The quality of science fiction sequels will tend to vary inversely as the square of the distance from the original. (Somebody who knows math or something might want to straighten me out on how to express that.)
In other words, Larry Niven's Ringworld (1970) is a landmark, The Ringworld Engineers (1980) is tolerable, and The Ringworld Throne (1997) is a travesty, a mortal insult to anybody with a brain. The same thing happened much more rapidly with The Mote in God's Eye and The Gripping Hand.
This principle is also illustrated by Orson Scott Card's Ender's Game series, Philip Jose Farmer's Riverworld series, and Frank Herbert's Dune series. These things have become franchises. Hell, Larry Niven has rented out his Known Space universe to other writers, like Lassie or something. Ugh. Then there's Robert Silverberg's masterpiece Lord Valentine's Castle: Majipoor Chronicles worked because he explored unrelated parts of the same world, but from there on in it's been downhill.
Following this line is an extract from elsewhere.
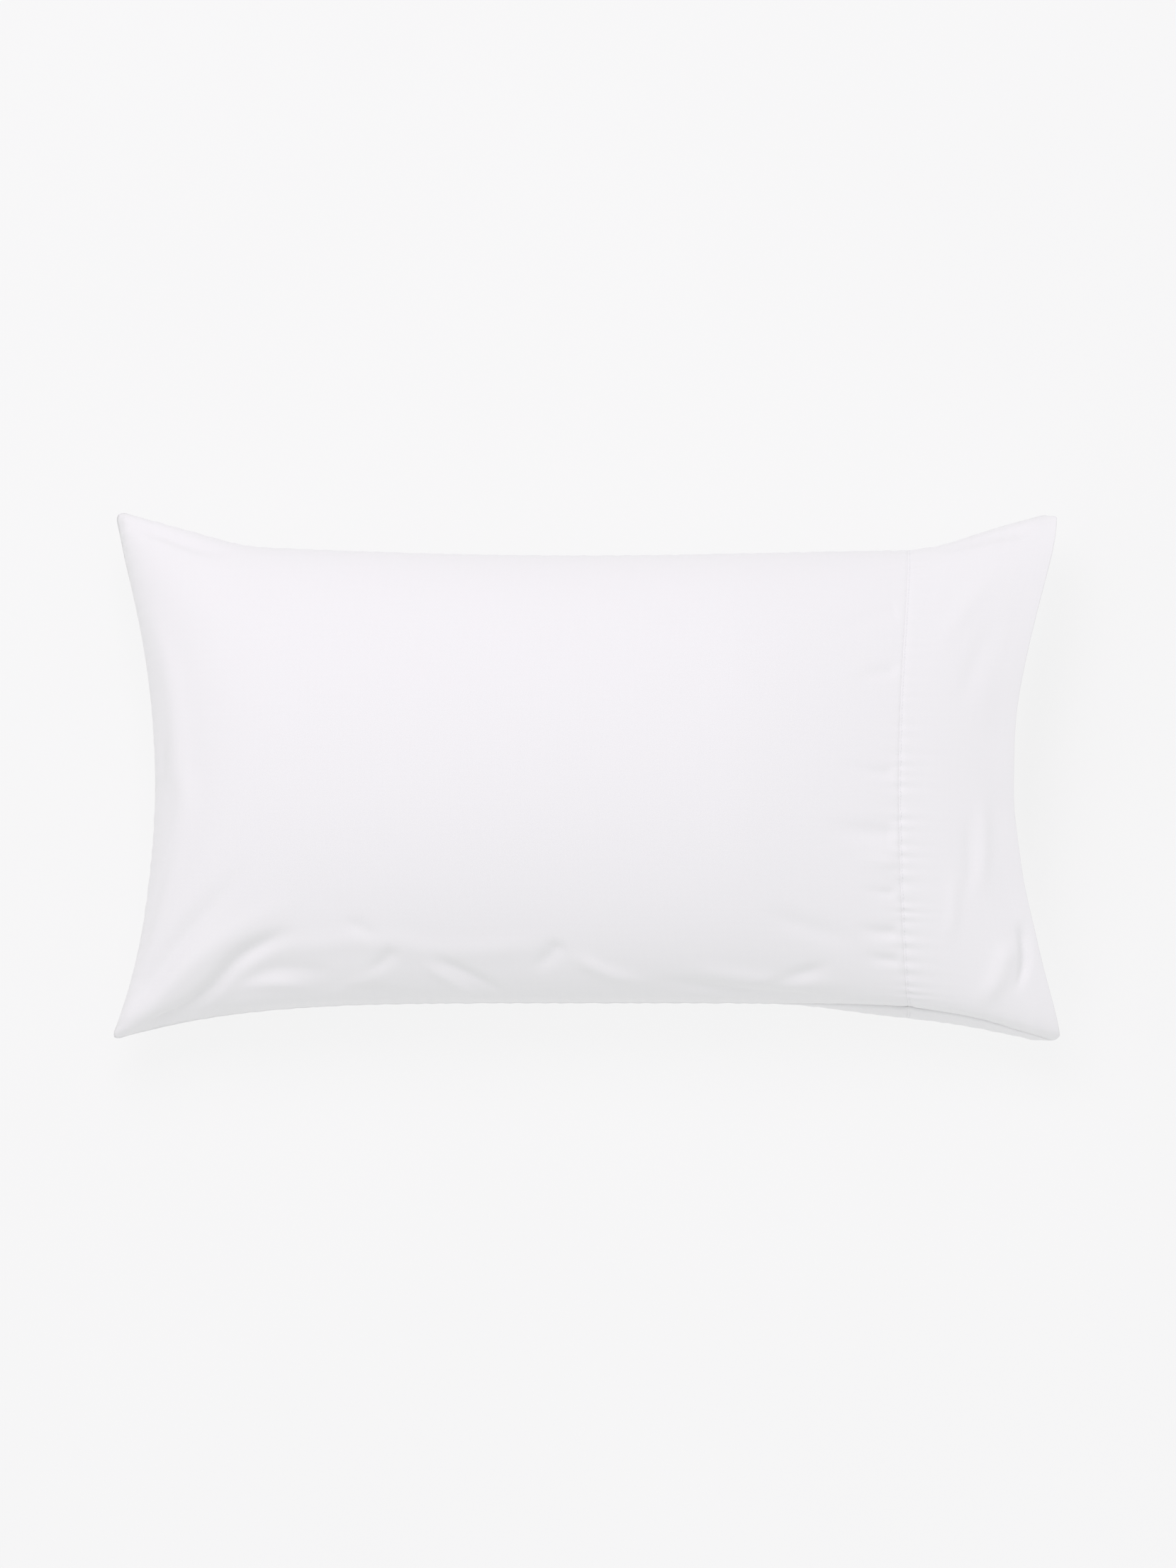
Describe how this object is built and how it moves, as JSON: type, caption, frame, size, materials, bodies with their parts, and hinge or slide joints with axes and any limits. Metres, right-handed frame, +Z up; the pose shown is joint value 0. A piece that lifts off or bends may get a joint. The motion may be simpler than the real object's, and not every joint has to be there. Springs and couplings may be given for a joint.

If that's what it takes to put one's kids through college, I guess I can't object too much, but it just seems shameful and depressing when a good writer mutates into a hack.
This seems to happen when writers return to worlds and sets of characters that they just don't care about any more. Have you read Xenocide by Orson Scott Card? Card just didn't give a damn about Ender any more by the time he wrote that. He kept on writing about the guy not because he had to, but because he wanted to. The parts of Xenocide that happen on the OCD planet are vintage Card, because that was a new place with new characters and he was still exploring it all. He was excited about it.
Counterexamples include any series by Jack Vance, or anything at all by Jack Vance. Jack Vance is your lord and savior whether you know it or not. Does this apply to other genres? I'm not sure. Raymond Chandler never had this problem, and Ross MacDonald's quality seems to vary stochastically. Go figure.
Uberfetus: Clarke was one of those damned idea writers. I hate those. I mean, yeah, hey, fine, ideas are great and all, but must it all be medicine? Jesus, ideas are purely secondary in fiction. If it's not first and foremost an engaging story, it's not much. Heinlein got away with it because a) half his ideas were about sex, and b) in between ideas he'd blow stuff up.
Crux: William Gibson has earned the Wharfinger Seal of Approval. He's one of the few writers I'll buy in hardcover the minute anything appears. I never got through Mona Lisa Overdrive, but the last (current?) series (Virtual Light, Idoru, and All Tomorrow's Parties) has been consistently good throughout. He often seems to write the same damn book over and over, and most of his stuff is totally plotless, but he's intense and fun to read and that's good enough for me. The Law doesn't necessarily apply in all cases; Fritz Leiber and Edgar Rice Burroughs wrote great sequels too.